An AI agent for analyzing soccer videos: player detection, team classification, and pitch keypoint detection. Built with YOLO for object detection, OSNet for team re-identification, and HRNet for field keypoint detection.
SNGS-117_tv_tv_teams.mp4
- Player detection — YOLO-based detection of players on the pitch
- Team classification — OSNet embeddings + K-means clustering to assign players to Team 1 or Team 2
- Pitch keypoint detection — HRNet detects field markers for homography and field normalization
- Kit color analysis — Grass-aware color extraction as fallback for team differentiation
soccer-video-detection-ai-agent/
├── src/
│ └── soccer_agent/
│ ├── __init__.py
│ ├── agent.py # Main AI agent (YOLO + OSNet + HRNet orchestration)

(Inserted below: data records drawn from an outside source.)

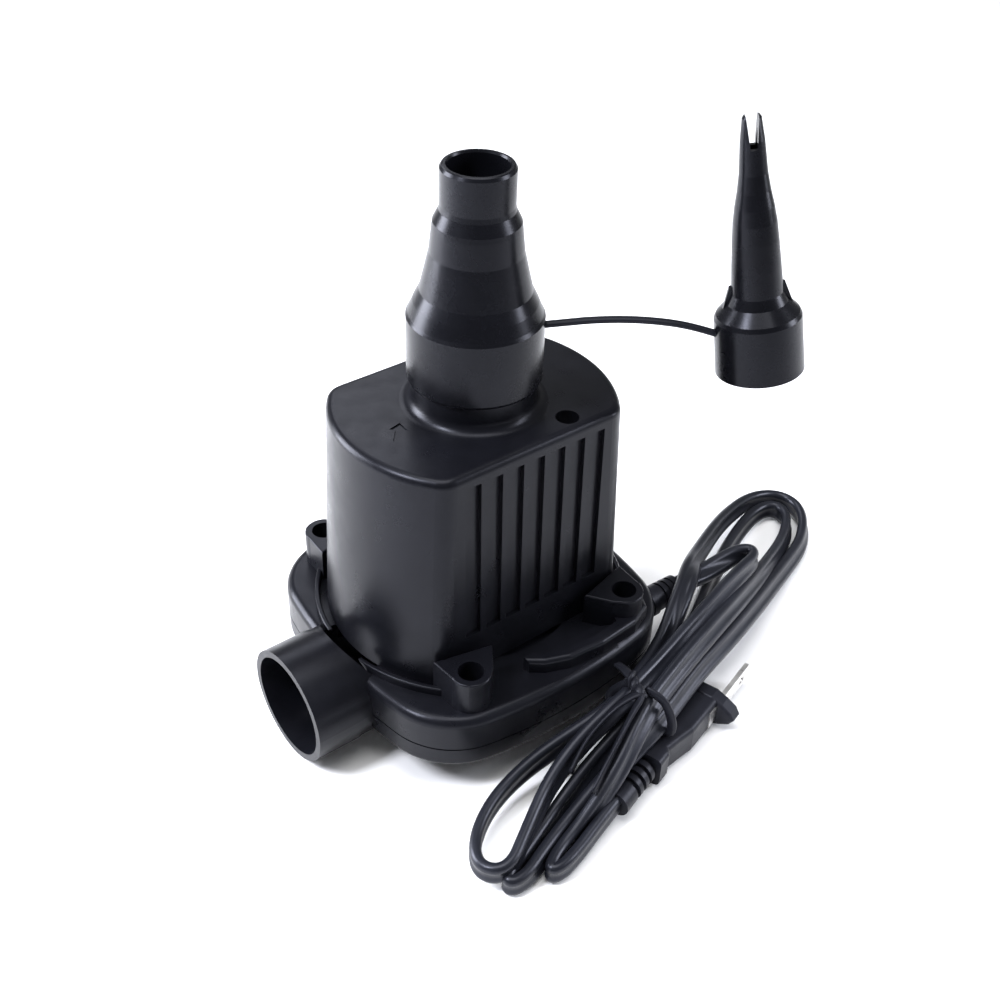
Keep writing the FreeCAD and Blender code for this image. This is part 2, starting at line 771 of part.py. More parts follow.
def nozzle_pinch():
    """The small forked nozzle for pinch valves, made upright and then stood on its place."""
    b = body("nozzle_pinch", "nozzle_pinch")
    base, tip = dims.pinch_radius, dims.pinch_length
    outside = [
        (base, 0.0),
        (base - 0.4, 16.0),
        (base - 1.0, 17.2),
        (8.2, 20.4),
        (7.0, 23.2),
        (6.6, 31.0),
        (6.2, 38.0),
        (5.8, 43.0),
        (5.2, 47.2),
        (4.4, 51.4),
        (3.75, 56.0),
        (3.2, 64.4),
        (2.5, tip - 0.6),
        (2.1, tip),
    ]
    inside = [
        (1.1, tip),
        (1.7, 63.0),
        (3.2, 50.0),
        (4.7, 40.0),
        (5.4, 26.0),
        (7.0, 19.4),
        (dims.pinch_socket, 15.0),
        (dims.pinch_socket, 0.0),
    ]
    turned(b, "pinch_turned", outside + inside)
    sk = sketch(b, "pinch_notch_outline", "XZ_Plane")
    outline(sk, [(-0.9, tip - 8.2), (0.9, tip - 8.2), (1.7, tip + 1), (-1.7, tip + 1)])
    doc.recompute()
    before = b.Shape.Volume
    notch = b.newObject("PartDesign::Pocket", "pinch_notch")
    notch.Profile = sk
    notch.Midplane = True
    notch.Type = "Length"
    notch.Length = 12
    doc.recompute()
    if b.Shape.Volume >= before:
        raise RuntimeError("the pinch nozzle has no notch")
    sk = sketch(b, "pinch_fin_outline", "XZ_Plane")
    outline(sk, [(-9.8, 17.9), (-6.2, 17.9), (-6.2, 25.6), (-7.5, 25.2)])
    outline(sk, [(9.8, 17.9), (6.2, 17.9), (6.2, 25.6), (7.5, 25.2)])
    fin = b.newObject("PartDesign::Pad", "pinch_fins")
    fin.Profile = sk
    fin.Midplane = True
    fin.Length = 1.2
    doc.recompute()
    b.Placement = FreeCAD.Placement(
        pinch_placement().Base,
        pinch_placement().Rotation.multiply(FreeCAD.Rotation(V(0, 0, 1), dims.strap_angle.value)),
    )


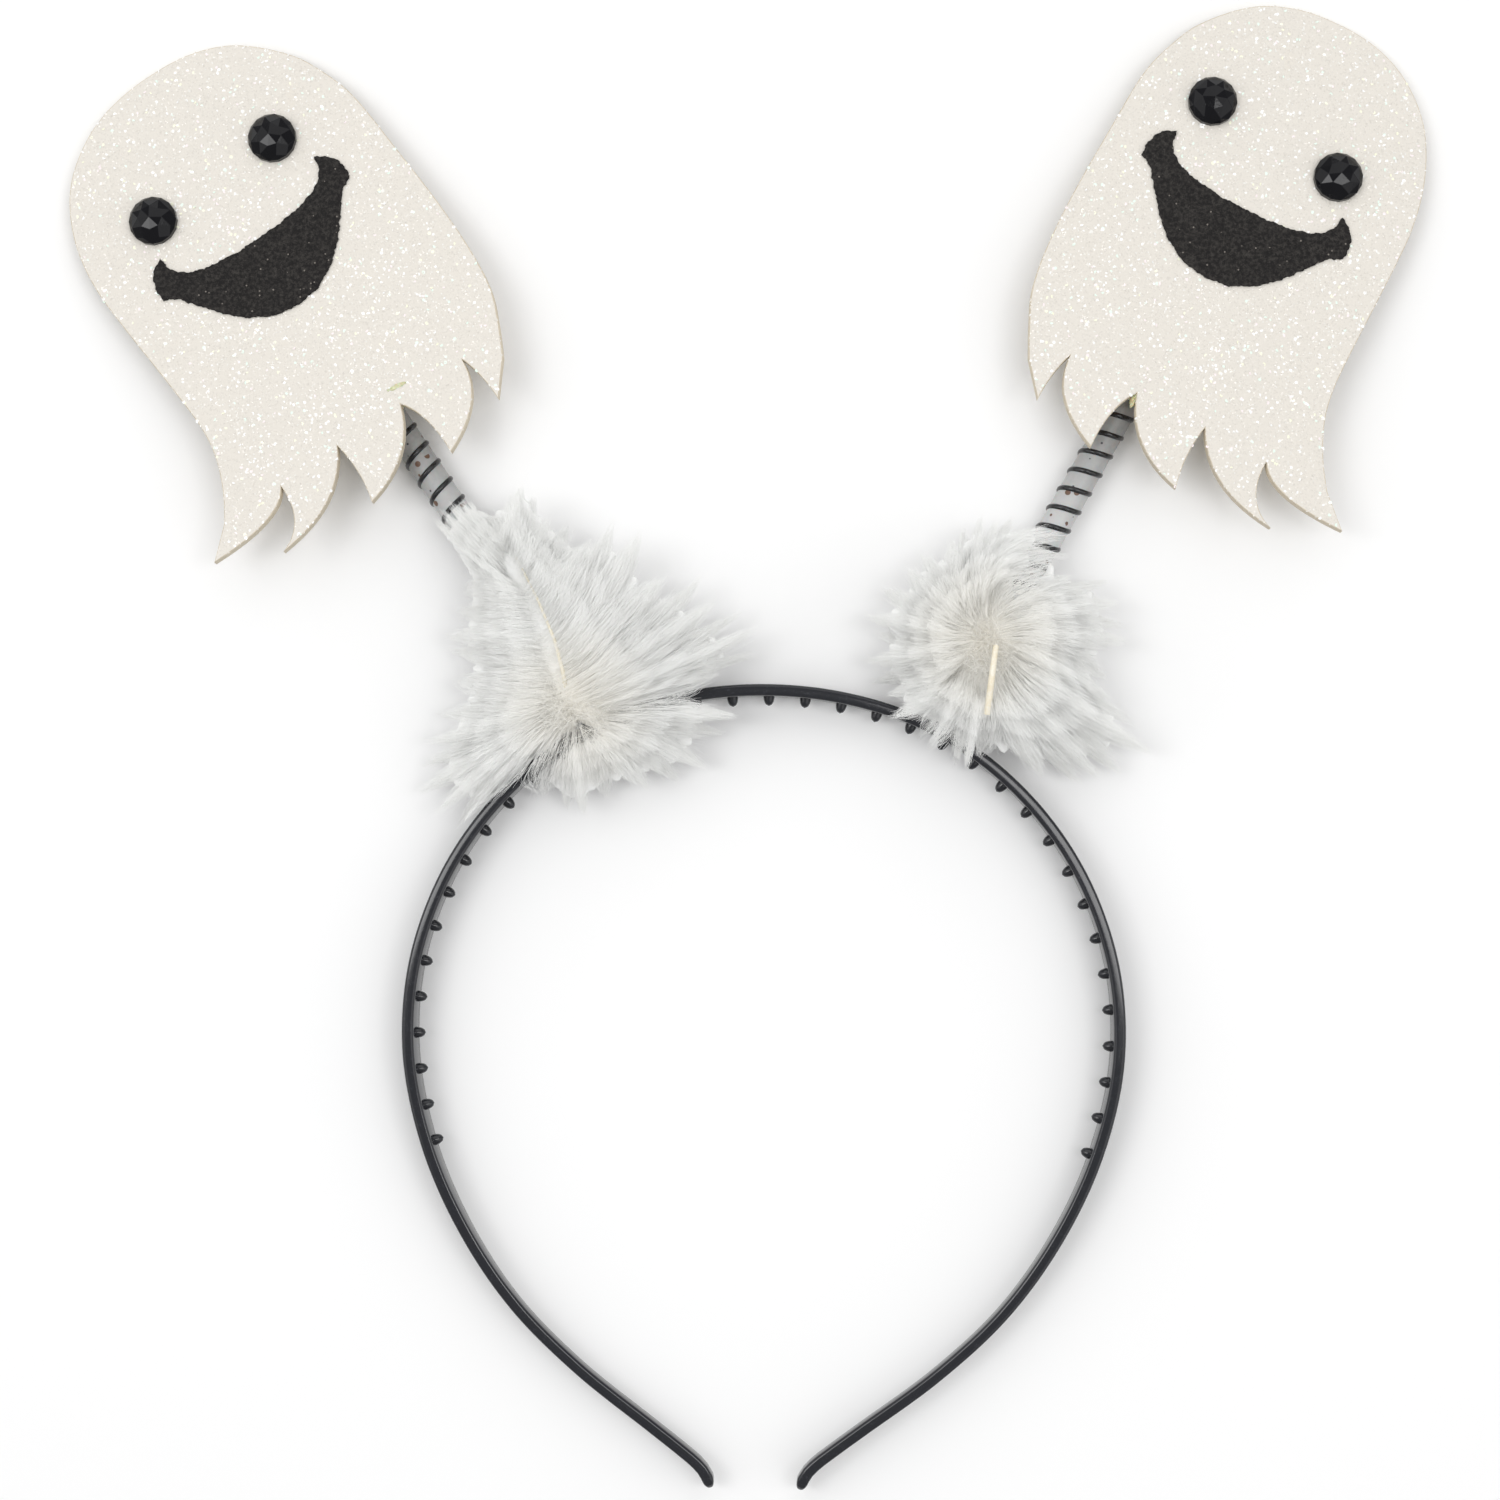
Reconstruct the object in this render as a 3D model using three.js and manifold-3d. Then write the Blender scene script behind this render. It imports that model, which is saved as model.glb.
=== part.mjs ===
// Ghost head bopper: a comb hair band with two springs, each carrying a foam ghost, and a feather puff
// round the foot of each spring. It lies on its side as it would on a table.
// Millimetres. The ring of the band lies in XY, +Y points from its crown to the ghosts, +Z up.
// The origin is the middle of the crown's lower edge.
import * as THREE from 'three';
import { mergeVertices } from 'three/addons/utils/BufferGeometryUtils.js';
import { ConvexGeometry } from 'three/addons/geometries/ConvexGeometry.js';
import Module from 'manifold-3d';

const wasm = await Module();
wasm.setup();

// Clearance between pieces that touch on the real object
const gap = 0.3;

// Headband
const ringWidth = 130;
const ringDepth = 143.4;
const bandThickness = 2.15;
const bandWidth = 8.8;
const bandEdgeRadius = 0.55;
const bandSteps = 60;
const tipRounding = [{ along: 0.5, size: 0.86 }, { along: 0.9, size: 0.5 }];

// Half of the band's centre line, from the crown to a tip, as shares of half the ring's width and of its
// depth, and the band's width there as a share of its width at the crown
const bandPath = [
  { across: 0, down: 0, width: 1 },
  { across: 0.217, down: 0.009, width: 1 },
  { across: 0.427, down: 0.037, width: 1 },
  { across: 0.617, down: 0.086, width: 1 },
  { across: 0.785, down: 0.158, width: 1 },
  { across: 0.909, down: 0.245, width: 1 },
  { across: 0.987, down: 0.351, width: 1 },
  { across: 1, down: 0.463, width: 1 },
  { across: 0.945, down: 0.578, width: 0.84 },
  { across: 0.841, down: 0.682, width: 0.66 },
  { across: 0.695, down: 0.777, width: 0.51 },
  { across: 0.511, down: 0.857, width: 0.44 },
  { across: 0.296, down: 0.93, width: 0.42 },
  { across: 0.213, down: 0.958, width: 0.42 },
  { across: 0.166, down: 0.975, width: 0.42 },
  { across: 0.141, down: 0.988, width: 0.41 },
  { across: 0.13, down: 1, width: 0.4 },
];

// Comb pegs, each a stub with a tapered end
const pegPitch = 6.72;
const pegsPerSide = 18;
const pegDiameter = 2.1;
const pegTipDiameter = 1;
const pegLength = 1.65;
const pegTaperLength = 0.6;
const pegSides = 6;

// Springs, the sleeves that line them and the posts that hold their feet. The feet are measured along
// the band from its crown
const footDistance = 31.8;
const springDiameter = 6.2;
const wireDiameter = 0.8;
const wireSides = 5;
const stepsPerTurn = 8;
const springBehindGhost = 13;
const springDrop = 1;
const sleeveWall = 0.4;
const postLength = 7;
const roundSides = 12;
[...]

│ └── types.py # BoundingBox, TVFrameResult models
├── weights/ # Model weights (git-lfs or download separately)
│ ├── player_detect.pt # YOLO
│ ├── keypoint_detect.pt # HRNet
│ ├── osnet_model.pth.tar-100
│ └── hrnetv2_w48.yaml
├── scripts/
│ └── run_video.py # CLI to process videos
├── run.py # Entry point
├── requirements.txt
├── pyproject.toml
└── README.md
Purpose: Object detection — locates players (and optionally ball, referees) in each video frame.
Role in the agent: Runs first on every frame. Outputs bounding boxes with class IDs and confidence scores. Player boxes (class ID 2) are passed to OSNet for team assignment. Also assigns track IDs for temporal consistency across frames.
Purpose: Person re-identification — produces embedding vectors from cropped upper-body images.
Role in the agent: Takes player crops from YOLO boxes and extracts 512‑dim embeddings. Embeddings are aggregated per track, then clustered with K-means (2 clusters) to assign each player to Team 1 or Team 2. Uses kit/jersey appearance to distinguish teams. If OSNet weights are missing, the agent falls back to HSV-based kit color analysis.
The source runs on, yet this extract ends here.